Options for GPU code¶

The last argument in the above plan stage accepts a pointer to an options structure, which is the same in both single and double precision. To create such a structure, use:

cufinufft_opts opts;
cufinufft_default_opts(&opts);

Then you may change fields of opts by hand, finally pass &opts in as the last argument to cufinufft_makeplan or cufinufftf_makeplan. Here are the options, with the important user-controllable ones documented. For their default values, scroll to the bottom.

Data handling options¶

modeord: Fourier coefficient frequency index ordering; see the CPU option of the same name modeord. As a reminder, modeord=0 selects increasing frequencies (negative through positive) in each dimension, while modeord=1 selects FFT-style ordering starting at zero and wrapping over to negative frequencies half way through.

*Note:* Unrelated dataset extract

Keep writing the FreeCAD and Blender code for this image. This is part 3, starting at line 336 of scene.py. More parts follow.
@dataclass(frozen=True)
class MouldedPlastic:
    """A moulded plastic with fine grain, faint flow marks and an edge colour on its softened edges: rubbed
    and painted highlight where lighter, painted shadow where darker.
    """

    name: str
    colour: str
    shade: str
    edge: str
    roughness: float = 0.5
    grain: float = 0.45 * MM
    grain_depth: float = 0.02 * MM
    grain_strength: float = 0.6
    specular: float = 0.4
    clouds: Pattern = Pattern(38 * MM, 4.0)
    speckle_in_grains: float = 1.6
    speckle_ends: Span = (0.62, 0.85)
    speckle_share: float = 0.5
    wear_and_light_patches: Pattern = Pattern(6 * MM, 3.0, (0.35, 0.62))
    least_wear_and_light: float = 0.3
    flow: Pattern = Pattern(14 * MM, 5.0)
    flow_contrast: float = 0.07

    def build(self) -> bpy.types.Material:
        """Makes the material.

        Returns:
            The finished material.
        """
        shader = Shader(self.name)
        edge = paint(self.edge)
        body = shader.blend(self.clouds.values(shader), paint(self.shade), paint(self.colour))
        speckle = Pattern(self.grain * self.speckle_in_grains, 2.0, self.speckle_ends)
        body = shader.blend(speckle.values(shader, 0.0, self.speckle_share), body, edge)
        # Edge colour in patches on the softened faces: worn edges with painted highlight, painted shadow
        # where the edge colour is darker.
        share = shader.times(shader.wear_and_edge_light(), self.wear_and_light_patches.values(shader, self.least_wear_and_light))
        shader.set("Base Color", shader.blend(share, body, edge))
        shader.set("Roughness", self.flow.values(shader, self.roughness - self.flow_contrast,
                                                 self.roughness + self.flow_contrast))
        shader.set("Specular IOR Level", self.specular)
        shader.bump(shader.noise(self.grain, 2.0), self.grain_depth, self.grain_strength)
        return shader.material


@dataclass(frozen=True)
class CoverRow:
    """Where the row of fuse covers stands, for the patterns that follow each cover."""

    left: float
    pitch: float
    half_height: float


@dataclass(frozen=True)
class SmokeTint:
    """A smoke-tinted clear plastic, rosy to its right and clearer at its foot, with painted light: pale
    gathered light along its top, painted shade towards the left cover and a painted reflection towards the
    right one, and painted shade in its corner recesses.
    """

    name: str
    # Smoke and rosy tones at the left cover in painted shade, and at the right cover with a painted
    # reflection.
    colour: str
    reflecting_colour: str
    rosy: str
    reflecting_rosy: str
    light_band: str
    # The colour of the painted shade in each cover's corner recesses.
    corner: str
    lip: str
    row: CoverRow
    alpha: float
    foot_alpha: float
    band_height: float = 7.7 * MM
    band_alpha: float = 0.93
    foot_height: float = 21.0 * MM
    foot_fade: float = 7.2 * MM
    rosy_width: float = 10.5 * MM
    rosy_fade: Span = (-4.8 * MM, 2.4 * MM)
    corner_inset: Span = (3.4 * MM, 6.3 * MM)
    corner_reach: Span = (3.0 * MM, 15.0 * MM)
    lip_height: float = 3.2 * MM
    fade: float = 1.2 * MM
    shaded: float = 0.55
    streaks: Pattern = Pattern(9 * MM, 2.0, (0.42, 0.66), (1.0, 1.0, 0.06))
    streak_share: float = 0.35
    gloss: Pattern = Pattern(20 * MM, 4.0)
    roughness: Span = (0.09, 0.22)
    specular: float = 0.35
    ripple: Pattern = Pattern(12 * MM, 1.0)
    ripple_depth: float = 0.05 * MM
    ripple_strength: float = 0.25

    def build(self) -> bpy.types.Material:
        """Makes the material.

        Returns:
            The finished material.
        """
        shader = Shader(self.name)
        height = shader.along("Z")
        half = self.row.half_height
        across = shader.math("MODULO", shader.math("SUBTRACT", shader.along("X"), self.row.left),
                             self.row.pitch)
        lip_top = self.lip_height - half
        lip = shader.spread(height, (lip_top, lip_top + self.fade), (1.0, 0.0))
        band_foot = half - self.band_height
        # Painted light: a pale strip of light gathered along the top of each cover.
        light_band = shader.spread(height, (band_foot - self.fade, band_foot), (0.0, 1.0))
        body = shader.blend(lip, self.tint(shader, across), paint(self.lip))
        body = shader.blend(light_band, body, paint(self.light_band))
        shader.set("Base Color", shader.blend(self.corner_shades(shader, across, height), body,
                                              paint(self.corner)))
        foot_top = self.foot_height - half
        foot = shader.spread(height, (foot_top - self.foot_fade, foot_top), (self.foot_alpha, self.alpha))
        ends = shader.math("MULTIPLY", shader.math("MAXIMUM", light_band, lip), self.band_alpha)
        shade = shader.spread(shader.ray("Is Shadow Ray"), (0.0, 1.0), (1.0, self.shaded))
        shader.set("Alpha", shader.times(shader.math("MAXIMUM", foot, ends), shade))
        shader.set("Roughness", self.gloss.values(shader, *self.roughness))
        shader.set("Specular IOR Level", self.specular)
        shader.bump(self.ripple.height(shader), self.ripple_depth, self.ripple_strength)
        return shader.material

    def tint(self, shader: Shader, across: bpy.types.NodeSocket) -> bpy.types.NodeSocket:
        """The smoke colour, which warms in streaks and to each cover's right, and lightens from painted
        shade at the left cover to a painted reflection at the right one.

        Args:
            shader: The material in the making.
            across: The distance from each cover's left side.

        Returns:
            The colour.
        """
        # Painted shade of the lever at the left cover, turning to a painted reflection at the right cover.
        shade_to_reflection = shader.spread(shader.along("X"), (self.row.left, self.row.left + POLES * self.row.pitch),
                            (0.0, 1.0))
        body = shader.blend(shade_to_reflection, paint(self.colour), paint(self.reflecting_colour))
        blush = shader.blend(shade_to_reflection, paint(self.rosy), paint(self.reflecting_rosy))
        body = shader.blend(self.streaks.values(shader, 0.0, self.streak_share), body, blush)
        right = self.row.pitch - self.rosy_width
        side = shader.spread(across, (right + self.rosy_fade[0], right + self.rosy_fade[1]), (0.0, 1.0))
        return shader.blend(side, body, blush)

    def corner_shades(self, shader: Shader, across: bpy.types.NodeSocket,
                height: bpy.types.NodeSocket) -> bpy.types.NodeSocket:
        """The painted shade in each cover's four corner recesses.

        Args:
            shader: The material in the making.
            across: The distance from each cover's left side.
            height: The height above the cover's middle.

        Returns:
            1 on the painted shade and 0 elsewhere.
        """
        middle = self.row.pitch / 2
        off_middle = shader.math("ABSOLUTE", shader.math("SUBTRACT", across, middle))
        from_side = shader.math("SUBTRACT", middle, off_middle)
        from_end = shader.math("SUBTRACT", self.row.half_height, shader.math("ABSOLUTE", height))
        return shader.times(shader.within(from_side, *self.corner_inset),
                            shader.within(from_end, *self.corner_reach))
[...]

gpu_device_id: Sets the GPU device ID. Leave at default unless you know what you’re doing. [To be documented]

gpu_spreadinterponly: [Only has effect for type 1 or 2.] For experts only. If 0 do the NUFFT as intended. If 1, do only spreading (if type=1) or only interpolation (if type=2), using kernel shape parameters set by tol and upsampfac; the result is not upsampled and is not a NUFFT. It is analogous to the CPU option named spreadinterponly (please read that documentation!). [This flag is also internally used for GPU type 3 transforms, although it was originally a debug flag.]

Algorithm performance options¶

gpu_method: Spreader/interpolator algorithm.

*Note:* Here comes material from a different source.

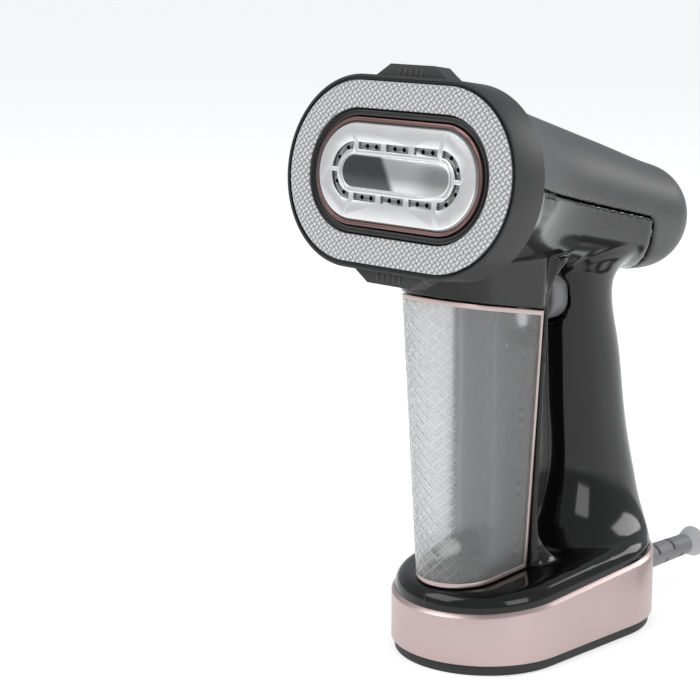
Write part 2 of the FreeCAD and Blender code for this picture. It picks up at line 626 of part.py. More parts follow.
def make_controls():
    tip = BARREL[-1][0] + BARREL[-1][2]
    cap = rod(7.0, (0, tip - 4.0, BUTTON_W), (0, tip + 0.2, BUTTON_W))
    cap = cap.common(barrel_solid(-0.9, 4)).cut(rod(5.4, (0, tip - 5, BUTTON_W), (0, tip - 2.4, BUTTON_W)))
    stem = rod(2.0, (0, tip - 9.0, BUTTON_W), (0, tip - 2.0, BUTTON_W))
    save(tilted(cap.fuse(stem)), "power_button")
    board = box(-11, 11, tip - 14.0, tip - 12.4, BUTTON_W - 9, BUTTON_W + 7)
    switch = box(-4, 4, tip - 12.4, tip - 10.3, BUTTON_W - 4, BUTTON_W + 4)
    save(tilted(board), "button_board")
    save(tilted(switch), "button_switch")
    lens = rod(2.0, (0, tip - 9.0, LENS_W), (0, tip + 4, LENS_W)).common(barrel_solid(-0.2, 4))
    save(tilted(lens), "indicator_lens")


# ---- water and power in the base ----
def make_internals():
    body = rod(9.5, (0, -6, 21), (0, 16, 21)).fuse(box(-14, 14, 16, 42, 9, 33))
    body = body.cut(rod(3.5, (0, -8, 21), (0, 40, 21)))
    save(body, "pump_body")
    save(rod(3.3, (0, 2, 21), (0, 30, 21)), "pump_plunger")
    save(fuse([box(-15.5, -14.2, 20, 38, 8.2, 24), box(-15.5, -10, 20, 38, 8.2, 9.0)]), "pump_bracket")
    board = box(-22, 22, -58, -34, 11.0, 12.6)
    save(board, "control_board")
    chips = [box(-18, -8, -54, -44, 12.6, 22.0), box(0, 12, -56, -48, 12.6, 18.0), rod(4, (6, -41, 12.6), (6, -41, 24)),
             box(-16, -6, -42, -37, 12.6, 20.0), box(13, 20, -46, -36, 12.6, 17.0)]
    save(Part.makeCompound(chips), "board_components")
    terminal = box(-11, 11, 46, 56, 8.2, 19.0)
    for x in (-7, 0, 7):
        terminal = terminal.cut(rod(1.8, (x, 51, 14), (x, 51, 20)))
    save(terminal, "terminal_block")
    clamp = box(-9, 9, 59, 64, 8.2, 19.5).cut(rod(CORD_RADIUS, (0, 50, CORD_HEIGHT), (0, 80, CORD_HEIGHT)))
    save(clamp, "cord_clamp")
    save(rod(2.4, (-2.8, -26.6, 58.0), (-2.8, -26.6, 181.0)), "steam_water_hose")
    save(tube(4.6, 2.8, (0, RIB_FRONT + 6.0, 52), (0, RIB_FRONT + 6.5, 52)).fuse(
        box(-4.6, 4.6, RIB_FRONT + 6.5, -25.2, 40.0, 58.0)), "hose_elbow")
    save(rod(2.2, (4.9, -22.9, 44.0), (4.9, -22.9, 181.0)), "wire_harness")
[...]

gpu_method=0 : makes an automatic choice of one of the below methods, based on our heuristics.
gpu_method=1 : uses a nonuniform points-driven method, either unsorted which is referred to as GM in our paper, or sorted which is called GM-sort in our paper, depending on option gpu_sort below.
gpu_method=2 : for spreading only, ie, type 1 transforms, uses a shared memory output-block driven method, referred to as SM in our paper. Has no effect for interpolation (type 2 transforms).
gpu_method=3 : for spreading only, ie, type 1 transforms, uses a shared memory output-block driven method with a different algorithm referred as OD.
gpu_method>3 : (various upsupported experimental methods due to Melody Shih, not for regular users. (4 is a block gather method of possible interest.)

gpu_sort: 0 do not sort nonuniform points, 1 do sort nonuniform points. Only has an effect when gpu_method=1 (or if this method has been internally chosen when gpu_method=0). Unlike the CPU code, there is no auto-choice since in our experience sorting is fast and always helps. It is possible for structured NU point inputs that gpu_sort=0 may be the faster.

gpu_kerevalmeth: 0 use direct (reference) kernel evaluation, which is not recommended for speed (however, it allows nonstandard opts.upsampfac to be used). 1 use Horner piecewise polynomial evaluation (recommended, only valid for upsampfac=2.0 or 1.25).

upsampfac: set upsampling factor. For the recommended gpu_kerevalmeth=1 you must choose the standard upsampfac=2.0. If you are willing to risk a slower kernel evaluation, you may set any upsampfac>1.0, but this is experimental and unsupported. Finally, upsampfac=1.0 is an advanced GPU setting only to be paired with the “spread/interpolate only” mode triggered by setting gpu_spreadinterponly=1 (see options above); do not use this unless you know what you are doing!

gpu_maxsubprobsize: maximum number of NU points to be handled in a single subproblem in the spreading SM method (gpu_method=2 only)

gpu_{o}binsize{x,y,z}: various binsizes for sorting (GM-sort) or SM subproblem methods. Values of -1 trigger the heuristically set default values. Leave at default unless you know what you’re doing. [To be documented]

gpu_maxbatchsize: 0 use heuristically defined batch size for vectorized (many-transforms with same NU points) interface, else set this batch size.

gpu_stream: CUDA stream to use. Leave at default unless you know what you’re doing.

gpu_np: Min batch size used for method 3 (output-driven, OD). It has to be a multiple of 16. It controls how much of shared memory is left as GPU cache instead of being manually populated. Default is usually best.

Default options for GPU¶

For all GPU option default values we refer to the source code in src/cuda/cufinufft.cu:cufinufft_default_opts:

For examples of advanced options-switching usage, see test/cuda/cufinufft*.cu and perftest/cuda/cuperftest.cu.

You may notice a lack of debugging/timing options in the GPU code. This is to avoid CUDA writing to stdout. Please help us out by adding some of these.